The telex spelt out a seven-step program for defusing the story. One course of action was to loudly brand the investigation a "set up".
"(The) Church has exposed CIA-style experimantation (sic) in Australia at Chelmsford. Could be they want to get revenge on us by sending in a plant. FBI has been proven to infiltrate the church dozens of times because we were opposed to their mind control activities," the telex says.
"Go on about the fantastic effectiveness of Scientology and the spiritual gains," it advises. "Have somebody in ministerial garb."
It then suggests courses of action in the church's 'Manual of Justice'. "Investigate the reporter, not the show," it says.
Insight has obtained a copy of the 'Manual of Justice'. It is a disturbing document first issued by the church's late founder, L. Ron Hubbard, in 1959 and reissued in Australia in 1981.
Buried in the pages of jargon is advice from Hubbard: "People attack Scientology; I never forget it, always even the score."

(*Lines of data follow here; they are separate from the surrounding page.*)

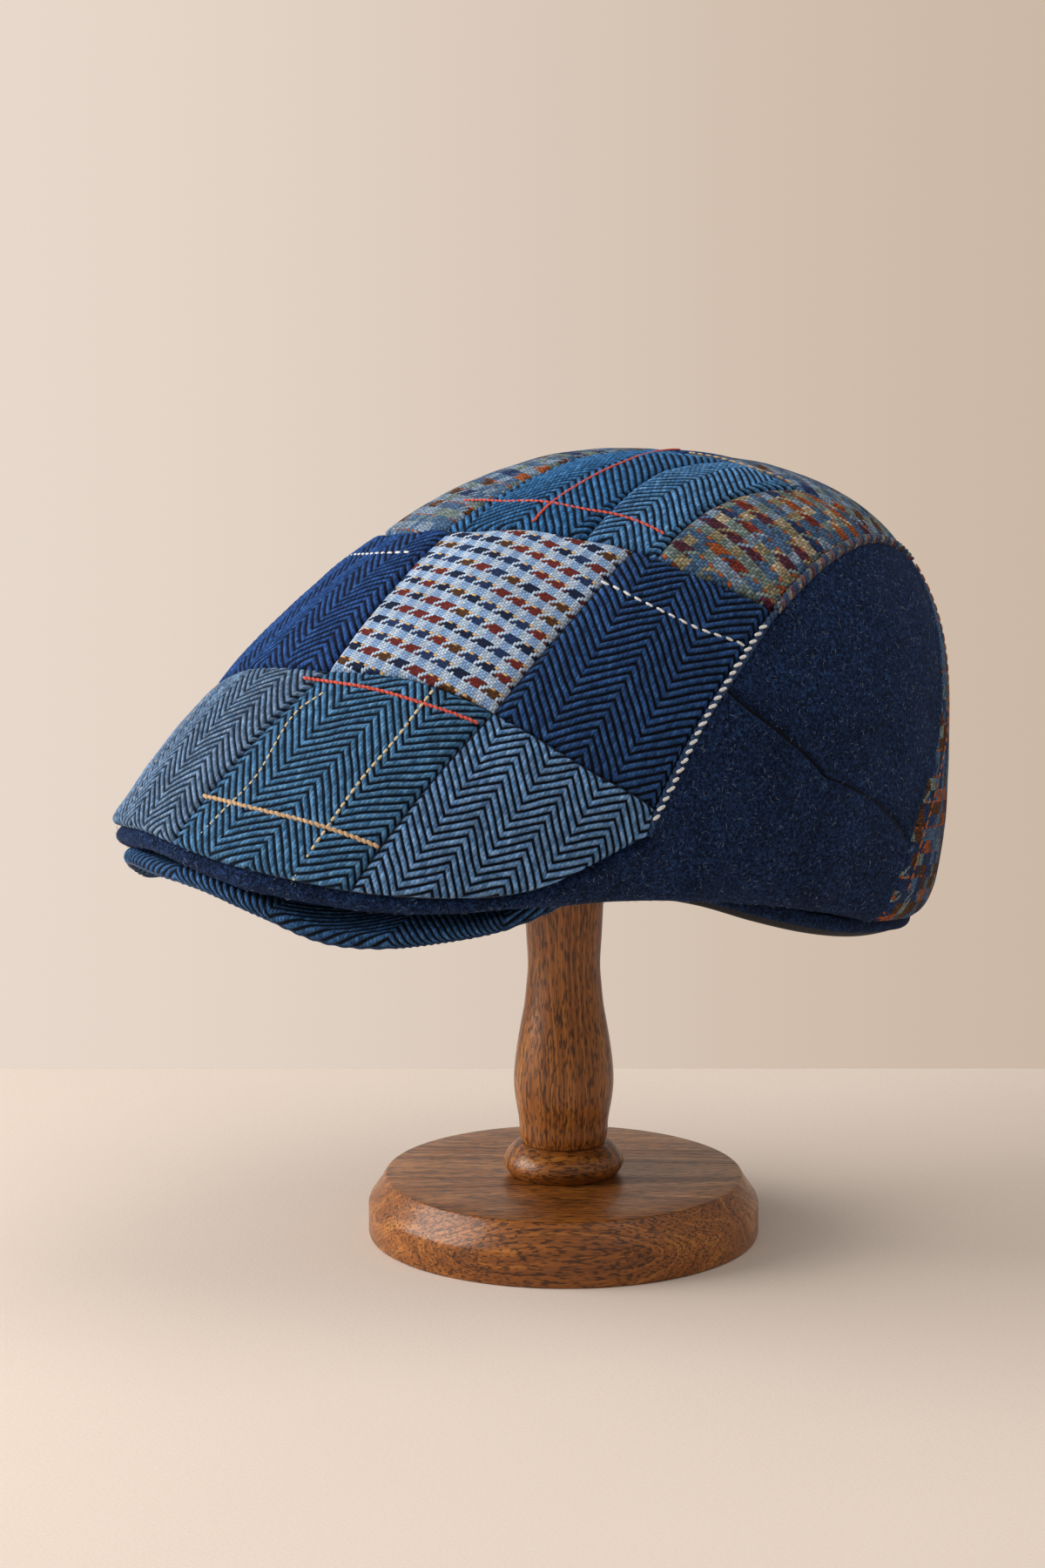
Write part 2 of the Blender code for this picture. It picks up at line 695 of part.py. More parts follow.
def turned_object(name, profile, height, parent):
    """A turned piece from radii and heights that run down its outer side, with both ends on
    the axis."""
    mesh = bpy.data.meshes.new(name)
    points = [(radius, 0.0, level) for radius, level in profile]
    mesh.from_pydata(points, [(i, i + 1) for i in range(len(points) - 1)], [])
    piece = add_object(name, mesh, "stained_wood", (0, 0, height), parent)
    turn = piece.modifiers.new("turning", "SCREW")
    turn.steps = TURNING_SIDES
    turn.render_steps = TURNING_SIDES
    turn.use_merge_vertices = True
    turn.merge_threshold = 1e-5
    return piece


def quarter_round(radius, top, depth, drop):
    """Points of a convex corner from its top edge, out by depth and down by drop."""
    steps = ROUND_STEPS // 2
    turns = [pi / 2 * i / steps for i in range(steps + 1)]
    return [(radius - depth + depth * sin(t), top - drop + drop * cos(t)) for t in turns]


def stand_objects(parent):
    """The turned disc, collar, stem and hidden head, one above the other."""
    chamfer = BASE_HEIGHT - BASE_SIDE_HEIGHT
    rim = quarter_round(BASE_RADIUS, BASE_HEIGHT, BASE_CHAMFER, chamfer)
    foot = [(BASE_RADIUS, BASE_FOOT_EASE), (BASE_RADIUS - BASE_FOOT_EASE, 0.0), (0.0, 0.0)]
    turned_object("stand_base", [(0.0, BASE_HEIGHT), *rim, *foot], 0.0, parent)

    bulge = COLLAR_HEIGHT / 2
    turns = [pi * i / ROUND_STEPS for i in range(ROUND_STEPS + 1)]
    side = [(COLLAR_RADIUS - bulge + bulge * sin(t), bulge + bulge * cos(t)) for t in turns]
    collar_foot = BASE_HEIGHT + CLEARANCE
    turned_object("stand_collar", [(0.0, COLLAR_HEIGHT), *side, (0.0, 0.0)], collar_foot, parent)

    dome = [(HEAD_DOME_RADIUS * sin(t / 2), HEAD_DOME_HEIGHT * cos(t / 2)) for t in turns]
    head_foot = head_rest_height(dome)
    turned_object("stand_head", [*dome, (0.0, 0.0)], head_foot, parent)

    stem_foot = collar_foot + COLLAR_HEIGHT + CLEARANCE
    stem_length = head_foot - CLEARANCE - stem_foot
    side = [
        (STEM_RADIUS * row.radius, stem_length * row.height) for row in reversed(STEM_TURNING)
    ]
    ends = ((0.0, stem_length), (0.0, 0.0))
    turned_object("stand_stem", [ends[0], *side, ends[1]], stem_foot, parent)


def head_rest_height(dome):
    """The height of the head's foot at which its dome first meets the crown from below."""
    lowest = RIM_HEIGHT + CAP_HEIGHT
    for radius, rise in dome:
        for step in range(HEAD_TURNS):
            turn = 2 * pi * step / HEAD_TURNS
            x, y = radius * sin(turn), -radius * cos(turn)
            reach = hypot(x, PLAN_CENTRE_Y - y)
            radii, heights, _ = meridian(atan2(x, PLAN_CENTRE_Y - y))
            radii, heights = radii[:MERIDIAN_SAMPLES], heights[:MERIDIAN_SAMPLES]
            steep = np.interp(reach, radii, np.gradient(heights, radii))
            inside = np.interp(reach, radii, heights) - CLOTH_WALL * hypot(1, steep)
            lowest = min(lowest, inside - rise)
    return float(lowest) - 2 * CLEARANCE


def add_group(name):
    group = bpy.data.objects.new(name, None)
    bpy.context.scene.collection.objects.link(group)
    return group


def build():
    clear_scene()
    cap = add_group("flat_cap")
    patch_objects(cap)
    side_objects(cap)
    band_object(cap)
    peak_object(cap)
    rim_objects(cap)
    welt_object("seam_welt_left", 1, cap)
    welt_object("seam_welt_right", -1, cap)
    stand_objects(add_group("stand"))


build()
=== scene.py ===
# Flat cap pieced from herringbone, houndstooth and navy felt, on a turned wooden stand.
# The peak points to -Y, the wearer's left is +X and the stand's underside is at height 0.
import math

import bpy
import numpy as np
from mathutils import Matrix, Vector


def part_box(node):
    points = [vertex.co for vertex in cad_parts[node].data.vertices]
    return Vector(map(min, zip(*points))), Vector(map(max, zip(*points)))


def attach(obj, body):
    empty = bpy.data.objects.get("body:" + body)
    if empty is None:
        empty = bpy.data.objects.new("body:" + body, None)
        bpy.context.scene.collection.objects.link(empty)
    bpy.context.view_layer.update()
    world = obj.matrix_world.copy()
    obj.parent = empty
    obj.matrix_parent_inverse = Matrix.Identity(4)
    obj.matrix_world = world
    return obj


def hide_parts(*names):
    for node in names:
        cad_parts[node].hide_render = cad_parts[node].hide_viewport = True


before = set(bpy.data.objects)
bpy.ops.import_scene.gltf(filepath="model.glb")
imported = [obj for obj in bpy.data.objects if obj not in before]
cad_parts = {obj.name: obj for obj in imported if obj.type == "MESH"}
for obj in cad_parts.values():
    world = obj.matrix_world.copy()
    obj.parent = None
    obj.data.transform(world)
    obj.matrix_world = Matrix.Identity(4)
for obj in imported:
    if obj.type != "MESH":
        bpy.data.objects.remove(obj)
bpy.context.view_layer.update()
mm = 0.001
print("frame loaded:", len(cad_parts), "nodes")

# the photographer's camera: turned from the front towards the wearer's left, slightly above
camera = {
    "azimuth": 58,
    "elevation": 10.5,
    "aim": (0.0, 0.0, 145.8 * mm),
    "distance": 1301.4 * mm,
    "aside": -13.15 * mm,
    "lens": 95,
    "sensor": 36,
}


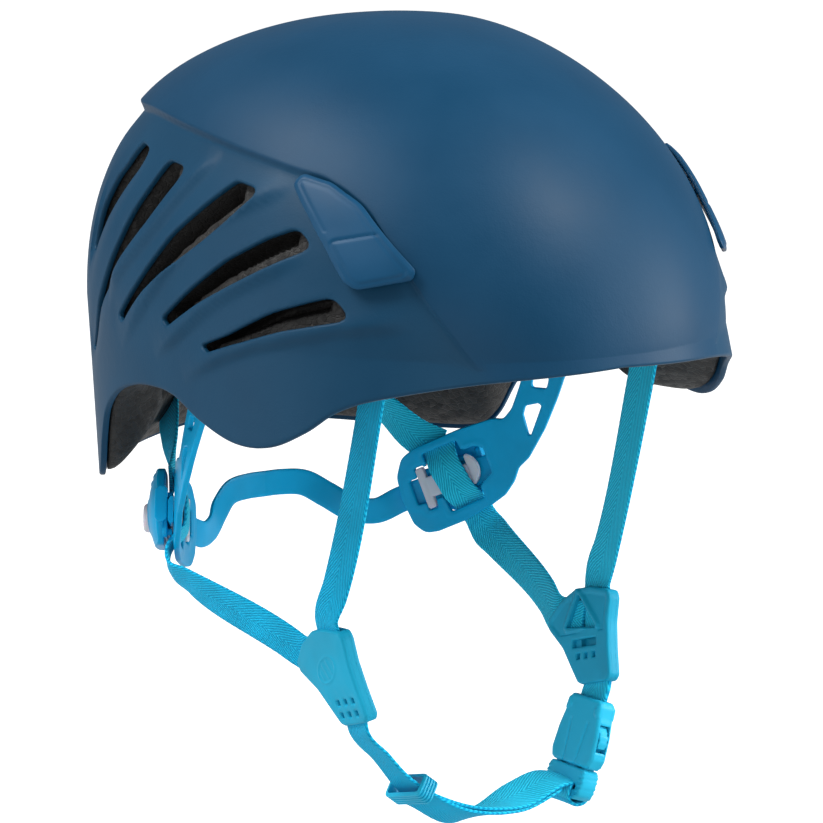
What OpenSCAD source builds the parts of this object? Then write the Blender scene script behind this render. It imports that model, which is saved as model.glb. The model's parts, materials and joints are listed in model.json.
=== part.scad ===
// Climbing helmet. Millimetres. +X is the wearer's left, -Y is forward, +Z is up.
// The origin is at the centre of the shell's widest plane.

/* [Shell] */
// Height of the crown above the widest plane
crown_h = 109; // [105:1:114]
// Half width of the shell
half_w = 104; // [101:1:108]
// Reach of the shell forward of the origin
front_len = 148; // [144:1:154]
// Reach of the shell behind the origin
rear_len = 131; // [128:1:136]
// Wall thickness of the shell
shell_t = 2.4; // [1.8:0.2:2.6]

/* [Liner] */
// Foam thickness at the sides
foam_side = 16.6; // [15:0.2:17]
// Foam thickness at the crown
foam_crown = 20.6; // [16:0.2:22]
// Foam thickness at the forehead
foam_front = 39.6; // [34:0.2:41]
// Foam thickness at the back of the head
foam_rear = 18.6; // [16:0.2:20]

/* [Webbing] */
// Width of the webbing
strap_w = 15; // [13:0.5:16]
// Thickness of the webbing
strap_t = 1.4; // [1.0:0.1:1.5]

/* [Headband] */
// Thickness of the side plates
plate_t = 2.4; // [2:0.1:2.5]
// Height of the nape band
nape_w = 10.5; // [9:0.5:11]
// Thickness of the nape band
nape_t = 1.6; // [1.2:0.1:1.7]

/* [Buckle] */
// Thickness of the buckle
buckle_t = 8; // [7.6:0.2:9]
// Thickness of the strap dividers
divider_t = 6; // [5.4:0.2:7]

/* [Hidden] */
$fn = 32;

shell_blue = [0.13, 0.25, 0.40];
trim_blue = [0.16, 0.33, 0.52];
cyan = [0.10, 0.58, 0.75];
azure = [0.02, 0.48, 0.70];
foam_black = [0.07, 0.07, 0.08];
lock_white = [0.88, 0.87, 0.90];

gap = 0.2;                 // running clearance between parts that meet
columns = 60;              // steps round the helmet
column_step = 360 / columns;

// ---------------------------------------------------------------- form of the helmet
plan_power = 2.2;          // squareness of the plan: 2 is an ellipse
crown_shift = -6;          // the crown sits this far forward of the origin
bulge = [1.04, 0.79, 0.97];     // exponents of the wall's lean: front, side, rear
drop = [1.1, 1, 0.82];          // exponents of the wall's fall: front, side, rear
flare = [0.28, 0.02, -0.12];    // outward run for each mm below the widest plane: front, side, rear

// a size is [half width, reach forward, reach back, crown height]
function inset(side, front, rear, top) =
    [half_w - side, front_len - front, rear_len - rear, crown_h - top];
function even_inset(d) = inset(d, d, d, d);
outer_size = even_inset(0);
liner_skin = even_inset(shell_t + 0.7);
cavity_size = inset(foam_side + shell_t, foam_front + shell_t, foam_rear + shell_t,
    foam_crown + shell_t);

// point of the form at psi degrees from the front towards +X; v is 0 at the crown, 1 at the
// widest plane, and grows by 1 for each 100 mm below it
function form(psi, v, size) =
    let (s = sin(psi), c = cos(psi), reach = c > 0 ? size[1] : size[2],
        plan = pow(pow(abs(s) / size[0], plan_power) + pow(abs(c) / reach, plan_power),
            -1 / plan_power),
        front = pow(max(c, 0), 1.5), rear = pow(max(-c, 0), 1.5), side = 1 - front - rear,
        b = bulge[0] * front + bulge[1] * side + bulge[2] * rear,
        a = drop[0] * front + drop[1] * side + drop[2] * rear,
        up = min(v, 1) * 90, lean = pow(sin(up), b), below = max(v - 1, 0) * 100,
        r = plan * lean + (front * flare[0] + side * flare[1] + rear * flare[2]) * below)
    [r * s, -r * c + crown_shift * (1 - lean), size[3] * pow(max(cos(up), 0), a) - below];

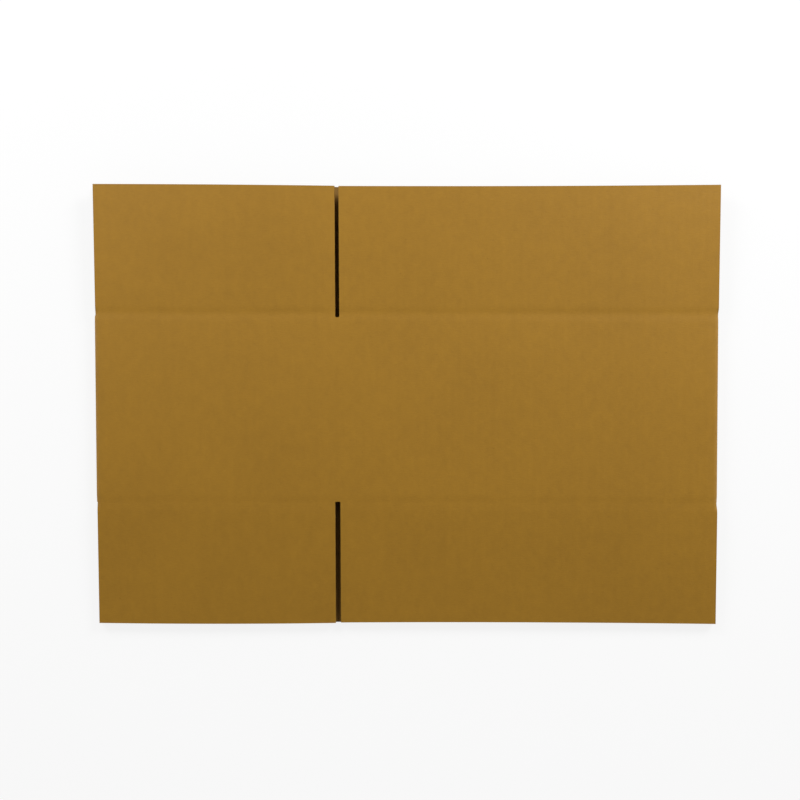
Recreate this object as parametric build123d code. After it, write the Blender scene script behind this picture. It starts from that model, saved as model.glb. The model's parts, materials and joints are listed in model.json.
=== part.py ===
"""A regular slotted shipping carton in single-wall corrugated board, folded flat.

The blank is four panels in a row, side, end, side, end, with a glue tab, and eight flaps. It is folded in two and glued
into a flat sleeve, so one side panel and one end panel lie side by side in each layer. In the upper layer the end panel
is on the left and the side panel on the right. In the lower layer they change places, and the tab joins them inside.

Sizes are in millimetres. The finished carton lies on z = 0 and is centred on x = 0 and y = 0, with the top flaps towards
+Y and the bottom flaps towards -Y. It is built with the body centred on y = 0, and moved at the end.
"""

import os
from math import asin, copysign, degrees, pi, sin

from build123d import *

# The blank, from crease to crease
board = 3.0  # thickness of the board
side_panel = 360.0  # width of each wide panel
end_panel = 229.0  # width of each narrow panel
body_height = 178.0  # between the top and bottom creases
top_flap = 120.0  # crease to free edge
bottom_flap = 115.0

# The slots between the flaps
slot_width = 3.8
top_slot_overrun = 4.0  # how far a slot runs past the crease into the body
bottom_slot_overrun = 2.0

# The flap creases, a shallow trough in the outer face
crease_width = 16.0
crease_depth = 0.35

# The folds at both sides
fold_neutral = 0.9  # how deep in the board the layer lies that keeps its length round a fold

# The score between the upper panels, pressed into the inner face
score_width = 6.0
score_depth = 0.4

# The glue tab, inside the sleeve
tab_width = 35.0
tab_taper = 14.0  # how much shorter each end is at the tab's outer edge
tab_bend = 4.0  # the run in which the tab rises by one board thickness
tab_clearance = 0.4  # between the tab and the upper layer

# How the upper flaps lie
crease_gap = 0.4  # between the sleeve and a flap, at the crease
top_flap_lift = 2.0  # degrees; the creases hold the top flaps a little open
flap_rest_gap = 0.35  # between a bottom flap's free edge and the flap under it

# Worked out from the sizes above
layer_gap = board + tab_clearance
thickness = 2 * board + layer_gap
fold_radius = thickness / 2
half_width = (side_panel + end_panel) / 2
neutral_radius = fold_radius - fold_neutral
# A quarter turn takes up this much of the panel, and the fold stands one radius out from where it starts.
fold_edge = half_width - pi / 2 * neutral_radius + fold_radius
flap_edge = half_width - slot_width / 2
panel_line = end_panel - half_width  # upper end panel on its left, upper side panel on its right
seam_line = side_panel - half_width  # lower side panel on its left, lower end panel on its right
top_crease = body_height / 2
bottom_crease = -body_height / 2
top_edge = top_crease + top_flap
bottom_edge = bottom_crease - bottom_flap
hinge_height = thickness - crease_depth
bottom_flap_droop = degrees(asin((layer_gap - flap_rest_gap) / bottom_flap))


def block(x, y, z):
    """A box between the two values of x, of y and of z."""
    size = [max(side) - min(side) for side in (x, y, z)]
    middle = [sum(side) / 2 for side in (x, y, z)]
    return Pos(*middle) * Box(*size)


def trough(width, depth):
    """The radius of the round trough that is so wide and so deep."""
    return ((width / 2) ** 2 + depth**2) / (2 * depth)


def flap_crease(y, face, outwards):
    """The cutter for a flap crease along X, in the face at that height. outwards is 1 for an upper face."""
    radius = trough(crease_width, crease_depth)
    centre = face + outwards * (radius - crease_depth)
    return Pos(0, y, centre) * Rot(0, 90, 0) * Cylinder(radius, 3 * half_width)


def slot_cutter(x, crease, overrun, heights):
    """The cutter for the round closed end of a slot along Y, which runs past a crease into the body."""
    towards = 1 if crease > 0 else -1
    round_centre = crease + towards * (slot_width / 2 - overrun)
    straight = block(
        (x - slot_width / 2, x + slot_width / 2), (round_centre, crease + towards * slot_width), heights
    )
    length = heights[1] - heights[0]
    return straight + Pos(x, round_centre, sum(heights) / 2) * Cylinder(slot_width / 2, length)


def fold_notch(side, crease, overrun):
    """The end of the slot that the fold wraps round: a notch in the sleeve's folded edge. side is 1 on the right."""
    towards = 1 if crease > 0 else -1
    half_height = fold_radius * sin(slot_width / 2 / neutral_radius)
    round_centre = crease + towards * (half_height - overrun)
    x = sorted((side * (fold_edge - 1.5 * board), side * (fold_edge + board)))
    heights = (thickness / 2 - half_height, thickness / 2 + half_height)
    straight = block(x, (round_centre, crease + towards * slot_width), heights)
    axle = Pos(sum(x) / 2, round_centre, thickness / 2) * Rot(0, 90, 0)
    return straight + axle * Cylinder(half_height, x[1] - x[0])


def glue_tab(half_length):
    """The tab, which bends up off the lower side panel and lies on the inside of the lower end panel."""
    bend_start = seam_line - tab_bend
    outer = seam_line + tab_width
    lower_line = [(bend_start, 0), (seam_line, board), (outer, board)]
    upper_line = [(x, z + board) for x, z in reversed(lower_line)]
    section = make_face(Polyline(*lower_line, *upper_line, close=True))
    tab = extrude(Plane.XZ * section, amount=half_length, both=True)
    root = seam_line + slot_width
    for end in (half_length, -half_length):
        tapered = end - copysign(tab_taper, end)
        corner = Polyline((root, end), (outer + board, end), (outer + board, tapered), close=True)
        tab -= extrude(make_face(corner), amount=thickness)
    return tab


def sleeve():
    """The flat tube of four panels, with the four flaps of its lower layer."""
    ends = (bottom_crease + crease_gap / 2, top_crease - crease_gap / 2)
    outside = SlotOverall(2 * fold_edge, thickness)
    inside = SlotOverall(2 * (fold_edge - board), layer_gap)
    tube = Plane.XZ * (Pos(0, thickness / 2) * (outside - inside))
    body = extrude(tube, amount=ends[1], both=True)

    # The seam: the lower side panel turns up into the tab, and the lower end panel is cut off square beside it.
    seam = (seam_line - tab_bend, seam_line + slot_width / 2)
    body -= block(seam, (bottom_edge, top_edge), (-board, board))
    body += glue_tab(ends[1])

    # The lower flaps, each side of the slot at the seam
    for start, edge in ((ends[1], top_edge), (ends[0], bottom_edge)):
        body += block((-flap_edge, seam_line - slot_width / 2), (start, edge), (0, board))
        body += block((seam_line + slot_width / 2, flap_edge), (start, edge), (0, board))

    for crease in (top_crease, bottom_crease):
        body -= flap_crease(crease, thickness, 1)
        body -= flap_crease(crease, 0, -1)

    for crease, overrun in ((top_crease, top_slot_overrun), (bottom_crease, bottom_slot_overrun)):
        body -= slot_cutter(panel_line, crease, overrun, (thickness - board - tab_clearance / 2, 2 * thickness))
        body -= slot_cutter(seam_line, crease, overrun, (-thickness, 2 * board + tab_clearance / 2))
        for side in (1, -1):
            body -= fold_notch(side, crease, overrun)

    # The score between the upper panels, on the inner face
    radius = trough(score_width, score_depth)
    top_of_score = thickness - board + score_depth
    score = Pos(panel_line, 0, top_of_score - radius) * Rot(90, 0, 0) * Cylinder(radius, 2 * body_height)
    half_score = (panel_line - score_width, panel_line + score_width)
    body -= score & block(half_score, (bottom_edge, top_edge), (2 * board + tab_clearance / 2, thickness))
    return body


def upper_flap(x, crease, edge, angle):
    """A flap of the upper layer between two values of x, turned up about its crease by an angle in degrees."""
    towards = 1 if edge > crease else -1
    start = crease + towards * crease_gap / 2
    flap = block(x, (start, edge), (thickness - board, thickness))
    flap -= flap_crease(crease, thickness, 1)
    hinge = Axis((0, crease, hinge_height), (1, 0, 0))
    return flap.rotate(hinge, towards * angle)


left_flap = (-flap_edge, panel_line - slot_width / 2)
right_flap = (panel_line + slot_width / 2, flap_edge)

nodes = {
    "sleeve": sleeve(),
    "top_minor_flap": upper_flap(left_flap, top_crease, top_edge, top_flap_lift),
    "top_major_flap": upper_flap(right_flap, top_crease, top_edge, top_flap_lift),
    "bottom_minor_flap": upper_flap(left_flap, bottom_crease, bottom_edge, -bottom_flap_droop),
    "bottom_major_flap": upper_flap(right_flap, bottom_crease, bottom_edge, -bottom_flap_droop),
}

# The flaps differ in depth, so the body is not in the middle of the whole.
to_middle = (bottom_flap - top_flap) / 2

os.makedirs("parts", exist_ok=True)
for name, solid in nodes.items():
    export_step(Pos(0, to_middle, 0) * solid, f"parts/{name}.step")
    print(name, len(solid.solids()), "solid", round(solid.volume), "mm3")
print("hinge axes at y =", top_crease + to_middle, "and", bottom_crease + to_middle, "z =", hinge_height)
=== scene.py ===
"""A slotted corrugated carton folded flat.

Its board, with both liners and the fluting between them, is built as the flat blank, and then folded.
"""

import json
import math

import bmesh
import bpy
from mathutils import Matrix, Vector, noise


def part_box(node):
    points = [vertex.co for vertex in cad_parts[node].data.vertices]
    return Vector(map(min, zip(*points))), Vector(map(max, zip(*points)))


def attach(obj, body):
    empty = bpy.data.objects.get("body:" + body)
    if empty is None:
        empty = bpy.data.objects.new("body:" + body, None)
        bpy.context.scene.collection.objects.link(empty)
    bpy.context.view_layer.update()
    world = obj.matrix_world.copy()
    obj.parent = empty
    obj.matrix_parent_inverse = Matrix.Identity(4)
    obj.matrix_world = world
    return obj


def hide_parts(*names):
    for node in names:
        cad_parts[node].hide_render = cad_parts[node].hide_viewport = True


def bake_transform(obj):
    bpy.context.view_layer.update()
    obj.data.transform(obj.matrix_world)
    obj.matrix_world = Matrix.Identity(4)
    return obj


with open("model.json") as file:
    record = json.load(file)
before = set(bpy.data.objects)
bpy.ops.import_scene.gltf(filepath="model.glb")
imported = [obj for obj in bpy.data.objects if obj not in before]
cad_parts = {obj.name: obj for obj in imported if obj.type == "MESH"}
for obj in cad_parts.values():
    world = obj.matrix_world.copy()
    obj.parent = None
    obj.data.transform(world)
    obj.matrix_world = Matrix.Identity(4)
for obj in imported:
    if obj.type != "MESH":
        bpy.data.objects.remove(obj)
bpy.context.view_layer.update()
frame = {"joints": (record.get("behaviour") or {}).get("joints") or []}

# ------------------------------ sizes, in metres, from the frame where it holds them

HINGES = {j["child"]: Vector(j["pos_m"]) for j in frame["joints"]}
TOP_CREASE = HINGES["top_major_flap"].y
BOTTOM_CREASE = HINGES["bottom_major_flap"].y
HINGE_HEIGHT = HINGES["top_major_flap"].z

sleeve_low, sleeve_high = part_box("sleeve")
THICKNESS = sleeve_high.z  # of the folded carton
TOP_EDGE = sleeve_high.y
BOTTOM_EDGE = sleeve_low.y
SLOT_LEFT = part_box("top_minor_flap")[1].x
SLOT_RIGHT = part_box("top_major_flap")[0].x
FLAP_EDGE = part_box("top_major_flap")[1].x
HALF_SLOT = (SLOT_RIGHT - SLOT_LEFT) / 2
PANEL_LINE = (SLOT_LEFT + SLOT_RIGHT) / 2
HALF_WIDTH = FLAP_EDGE + HALF_SLOT  # of the flat blank, between the two folds' creases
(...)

On dealing with the media, the manual uses the example of a "bad magazine article", and advises first a request for a retraction. Second, "hire a private detective of a national-type firm to investigate the writer".
"Get any criminal or communist background the man has. (Because all subversive activities foolishly use criminals . . .)."
It advises that the church threaten litigation, then "use the data you got from the detective . . . to write the author of the article a very tantalising letter . . . Just tell him we know something very interesting about him and wouldn't he like to come in and talk about it . . . He'll sure shudder into silence."
Although the manual is more than 39 years old, the telex indicates that in 1987, the formula it prescribes was still being recommended to deal with the media in Melbourne.
Last July, the British 'Sunday Times' revealed a Scientology "dirty tricks campaign" that also smacks of the Hubbard formula for dealing with inquiries.
The paper reported that the church had paid private detectives more than $100,000 to organise a worldwide campaign against one of its reporters, Russell Miller, who wrote 'Bare Faced Messiah', an unauthorised biography of Hubbard.
It claimed that documents revealed that for three years, Miller had been followed around the world by investigators, spying in him and trying to discredit him by giving false information to police.